Environmental organizations hold meeting about pipeline water quality impacts
Leaders from environmental organizations filled the Staunton Library Monday night to discuss concerns about water quality as construction of the Atlantic Coast Pipeline gets underway.
"We fully believe that they're going to cause environmental problems, water quality problems. And we don't intend to let that pass without the citizens acting," said David Sligh, Conservation Director with Wild Virginia.
Organizers showed those who came out how to detect and report water quality impacts.
"They can find the problem, they can see what's going on out there. They can communicate with groups like Wild Virginia, Trout Unlimited, Appalachian Voices, all of which are part of this training and we can help channel those complaints and those problems to the right place," said Sligh.

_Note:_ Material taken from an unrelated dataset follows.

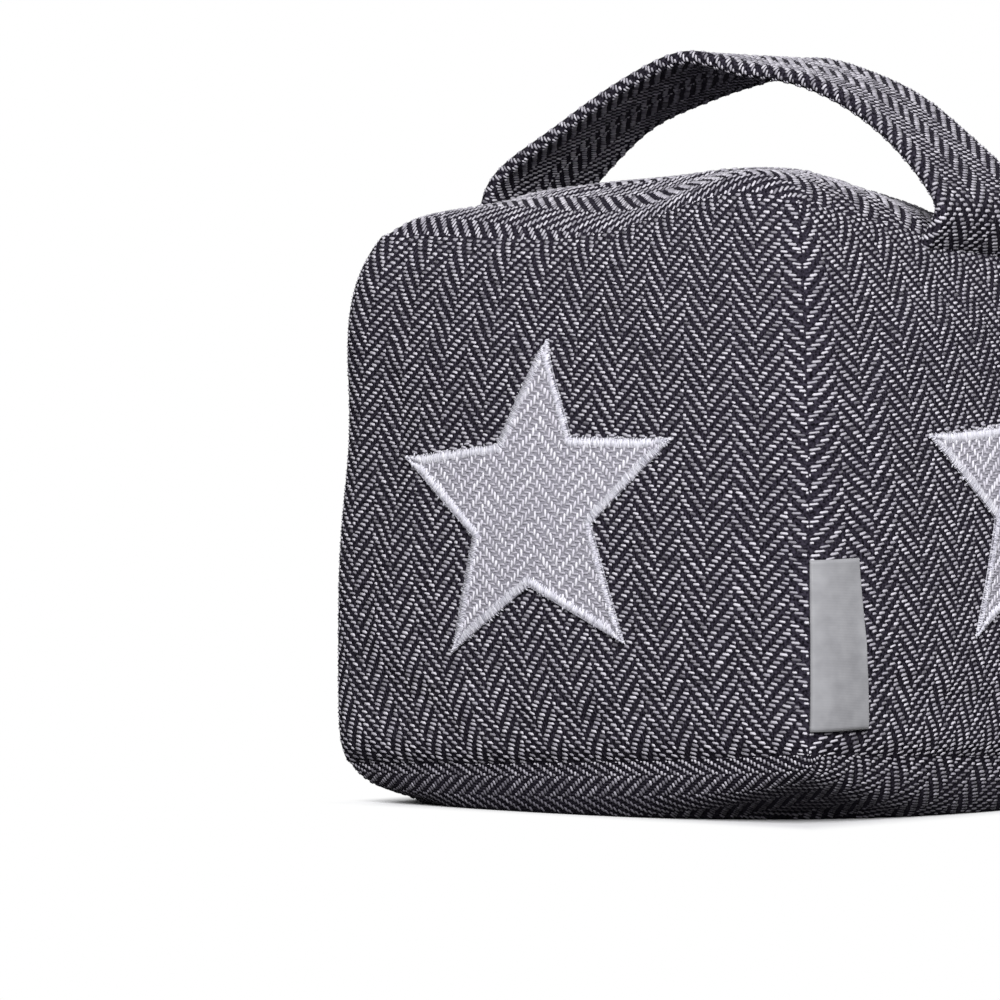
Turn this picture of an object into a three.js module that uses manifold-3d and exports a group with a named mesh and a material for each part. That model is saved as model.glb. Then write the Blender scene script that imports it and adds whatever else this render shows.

WHSV reached out to Dominion on Monday for a comment but did not hear back. In the past, the company has said that the pipeline would not have an impact on water quality.
Those at the meeting said they disagree.
"We know that especially in some of the terrain, where they propose to build this pipeline, that there are no effective measures for controlling run off and water pollution," said Sligh.
Construction of the Mountain Valley Pipeline, a separate pipeline that has gained significant attention in southwest Virginia and West Virginia, was recently suspended following multiple citations by the West Virginia Department of Environmental Protection for breaking water pollution rules.